Chris just chuckled. "Um...." Above us, sheer sandstone cliffs cut out the sky, stark blue against a red rock streaked in slate black varnish. Cottonwood trees dripped in spring greens I have probably already missed seeing in Alaska, and I realized then how far from home we really were. Me and the bear.

I dropped my pack and hobble sticks and stumbled up a side canyon, where my friends were already following the well-laid footprints. I struggled to keep up with the group but found myself slipping further behind. Their echoing voices faded up the canyon until I was alone with the silence, tracing the steps of a ghost bear in the sand, and losing my concentration to the mystery of it all. The canyon twisted and narrowed, casting the wash in shadow, threatening yet another dead end, and still the bear moved on.

It's been an interesting experience to come together in this place - together as a group of old and new friends now spread between all corners of the continent; together as Alaskan and black bear in the Utah desert. Such strange collisions could only happen in a space so wide open it closes in all the empty spaces, a place so beautiful it bleeds light, where time moves like the waves in a river - constantly curling back toward the past.

I had a great vacation despite a nearly continuous struggle with an uncooperative body. I'm back in Salt Lake City today after driving between the hours of 10 p.m. and 3 a.m., all hopped up on gallons of Diet Pepsi (which is my excuse for still being awake and also for this strange post.) I owe my sore knee to some misguided mountain biking and unintended canyoneering, but I owe the great vacation to old friends, open spaces, and a little black bear that must have been a long way from home.


To be continued ...
Friday, May 04, 2007

Finally going to the desert

I'm just killing some time while Geoff takes a shower after his latest double-digit-mile run and protein shake breakfast. I just rolled out of bed about an hour ago. Yeah, I'm becoming a blob.
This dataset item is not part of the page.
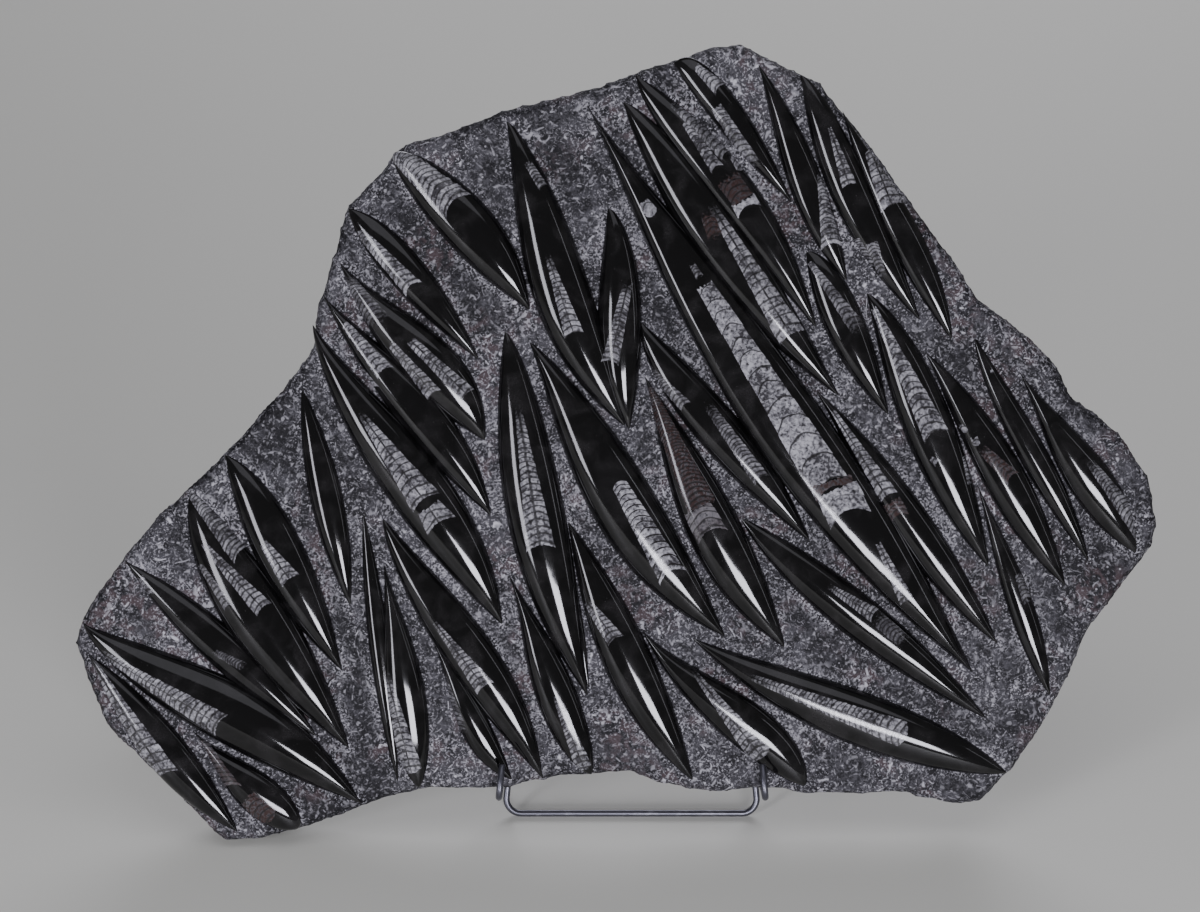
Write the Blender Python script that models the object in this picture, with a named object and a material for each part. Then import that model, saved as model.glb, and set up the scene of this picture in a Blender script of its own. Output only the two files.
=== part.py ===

My knee feels pretty good after three days of absolute inactivity. Probably a good thing, because I'm going to absolutely thrash it in the next five days. Carrying my 35-pound pack down the stairs yesterday reminded me just how grinding it's going to be hoisting that thing down to the bottom of Natural Bridges National Monument. At least I have until Monday to worry about that.

In the meantime, I am mentally preparing for mounting a mountain bike for the first time since February. I am borrowing a friend's bike for Sunday's ride. She is 4 inches shorter than I am. I don't remember what kind of bike it is. Something in the $400 range. I fixed the tires for her when I was out here last November, and she told me yesterday that she hasn't ridden it since. Whatever happens, it's going to be an adventure.

So it seems every time I come to Utah, I bring Alaska weather with me. Last week, it climbed above 80 degrees in Salt Lake. Yesterday, it rained all day and here on the benches of the Wasatch Mountains, dropped pretty close to freezing last night. Brrr. We were going to hike a slot canyon in the San Rafael Swell called Black Box. But because we'd rather not die of hypothermia in the desert (Black Box involves a stretch of over-your-head swimming) or drown in a flash flood, we're probably going to nix that. Just as well, too, I guess. I hate prolonging the inactivity, but I think it's doing me some good.

I realized this morning that because I lost my good camera with the real memory card, I only have the ability to take 20 pictures this week. I guess I'll have to make them good ones. Secretly, I'm hoping it falls into a slot canyon so I'll have no choice but to buy myself a new one. But the most likely scenario is that I'm going to hobble back to the airport next week with a throbbing knee, second-rate pictures, and the same war-torn digital camera that I've had since 2002.

Have a good weekend, all. I'll post the blurry-photo, over-dramatized flash-flood report when I return.